When the branch was opened for travel in 1859, the directors run one train a day,—a mixed train of passenger and freight cars,—and during the first week their patronage in freight was immense,—it consisted of a bear and a pot of honey! On the passage the bear ate the honey, and the owner of the honey brought a bill against the company for damages.
Beyond Franklin the road crosses the Maramec, enters a forest, winds among the hills, and finally by easy grades reaches a crest of land, from which, looking to the right or the left, you can see miles away over an unbroken forest of oak. Far to the east is the elevated ridge of land which ends in the Pilot Knob, toward the Mississippi, and becomes the Ozark Mountain range toward the Arkansas line. We looked over the broad panorama to see villages, church-spires, white cottages, or the blue curling smoke indicative of a town or human residence, but the expanse was primitive and unbroken. Not a sign of life could be discovered for many miles as we slowly crept along the line. The country is undulating, with the limestone strata cropping out on the hillsides. In the railroad cuttings the rock, which at the surface is gray, takes a yellow and reddish tinge, from the admixture of ochre in the soil. In one cutting we recognized the lead-bearing rocks, which abound through the southwestern section of the State.

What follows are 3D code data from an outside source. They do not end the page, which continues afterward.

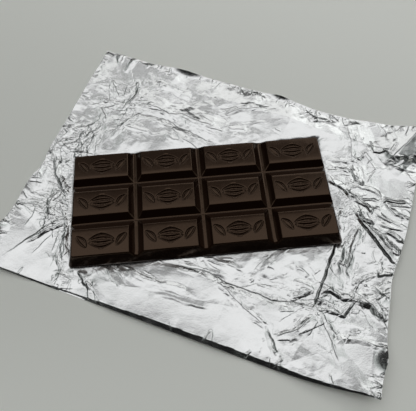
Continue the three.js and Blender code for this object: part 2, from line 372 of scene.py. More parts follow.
def rounded_max(x, ease):
    """The greater of x and 0, with the corner between them rounded."""
    return 0.5 * (x + math.hypot(x, ease))


def groove_share(x, count, pitch, groove):
    """How deep a groove is at x, from 0 on the pieces to 1 on its floor, with eased edges."""
    top, floor = groove
    away = min(abs(x - middle) for middle in spaced(count - 1, pitch))
    share = rounded_max(1 - (away - floor) / (top - floor), EDGE_EASE)
    lowest = rounded_max(-floor / (top - floor), FLOOR_EASE)
    return 1 - rounded_max(1 - share, FLOOR_EASE) + lowest


def lobe_depth(x, y, lobe):
    """How far a lobe and the line round it sink the surface at a place on its piece."""
    (x0, y0), (x1, y1), bow, half_width = lobe
    length = math.hypot(x1 - x0, y1 - y0)
    ux, uy = (x1 - x0) / length, (y1 - y0) / length
    along = ((x - x0) * ux + (y - y0) * uy) / length
    if not 0 < along < 1:
        return 0.0
    across = (y - y0) * ux - (x - x0) * uy - bow * math.sin(math.pi * along)
    half = half_width * math.sin(math.pi * along) ** LOBE_FULLNESS
    inside = half - abs(across)
    wall = smooth(inside, LINE_START, LINE_INSET)
    pillow = clamp((inside - LINE_INSET) / max(half - LINE_INSET, 0.01))
    depth = LINE_DEPTH - (LINE_DEPTH - CREST_DROP) * (1 - (1 - pillow) ** 2)
    return wall * depth * smooth(half, *LOBE_TIP)


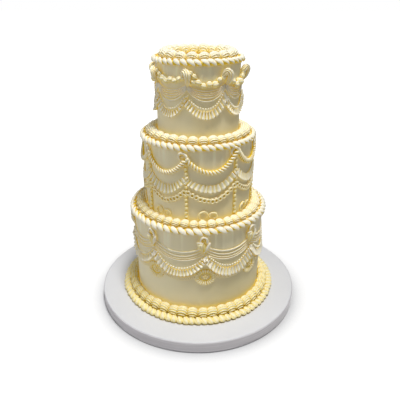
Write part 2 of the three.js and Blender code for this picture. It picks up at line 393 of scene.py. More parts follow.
def cream_material(name, settings, colours, depth, span, finish, bump, scraper_highlight=False):
    """Buttercream, with painted shade: deeper in colour where it is closed in, within span metres, and
    in its grooves, with a painted glow there, and darker and more saturated where a painted-shade
    mask says so. On a scraped wall the scraper's upright streaks are painted paler, as highlights."""
    settings["Subsurface Radius"] = (1.0, 0.9, 0.6)
    material, tree, shader, place = new_material(name, settings)
    open_ = node(tree, "AmbientOcclusion", {"Distance": span}, samples=8).outputs["AO"]
    groove = node(tree, "Attribute", attribute_name="groove").outputs["Fac"]
    hand = node(tree, "Group", {"Vector": place, **finish}, node_tree=HAND_FINISH).outputs
    links = {"Open": open_, "Groove": groove, **dict(zip(CREAM_COLOURS, colours)), **depth}
    cream = node(tree, "Group", links, node_tree=CREAM_SHADE).outputs
    paler = node(tree, "HueSaturation", {"Value": 1.05, "Color": cream["Color"]}).outputs["Color"]
    colour = mixed(tree, hand["Mottle"], cream["Color"], paler)
    if scraper_highlight:
        # painted highlight: the scraper's upright streaks are made paler, as if their facets caught the
        # light
        upright = node(tree, "Mapping", {"Vector": place, "Scale": (1, 1, 0.06)}).outputs["Vector"]
        streak = node(tree, "TexNoise", {"Vector": upright, "Scale": 90.0, "Detail": 1.0}).outputs["Fac"]
        streak = node(tree, "MapRange", {"Value": streak, "From Min": 0.52, "From Max": 0.68})
        mask = node(tree, "Attribute", attribute_name="scraper_highlight").outputs["Fac"]
        share = maths(tree, "MULTIPLY", streak.outputs["Result"], mask, clamp=True)
        bright = node(tree, "HueSaturation", {"Saturation": 0.9, "Value": 1.2, "Color": colour})
        colour = mixed(tree, share, colour, bright.outputs["Color"])
    # painted shade: darker, more saturated cream where its mask says so
    shaded_colour = node(tree, "HueSaturation", {"Saturation": 1.25, "Value": 0.8, "Color": colour})
    painted_shade = node(tree, "Attribute", attribute_name="painted_shade").outputs["Fac"]
    colour = mixed(tree, painted_shade, colour, shaded_colour.outputs["Color"])
    surface(tree, shader, colour, hand["Height"], bump, 0.0006)
    # painted glow from the closed-in places
    tree.links.new(cream["Painted Glow"], shader.inputs["Emission Color"])
    return material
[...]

We looked in vain to discover a school-house. A gentleman who was well acquainted with this portion of the State, said that he knew of only two school-houses,—one in Warsaw and the other in Springfield. In a ride of one hundred and thirteen miles we saw but two churches. As Aunt Ophelia found "Topsy" virgin soil, so will those who undertake to reconstruct the South find these wilds of Southwestern Missouri. And they are a fair specimen of the South.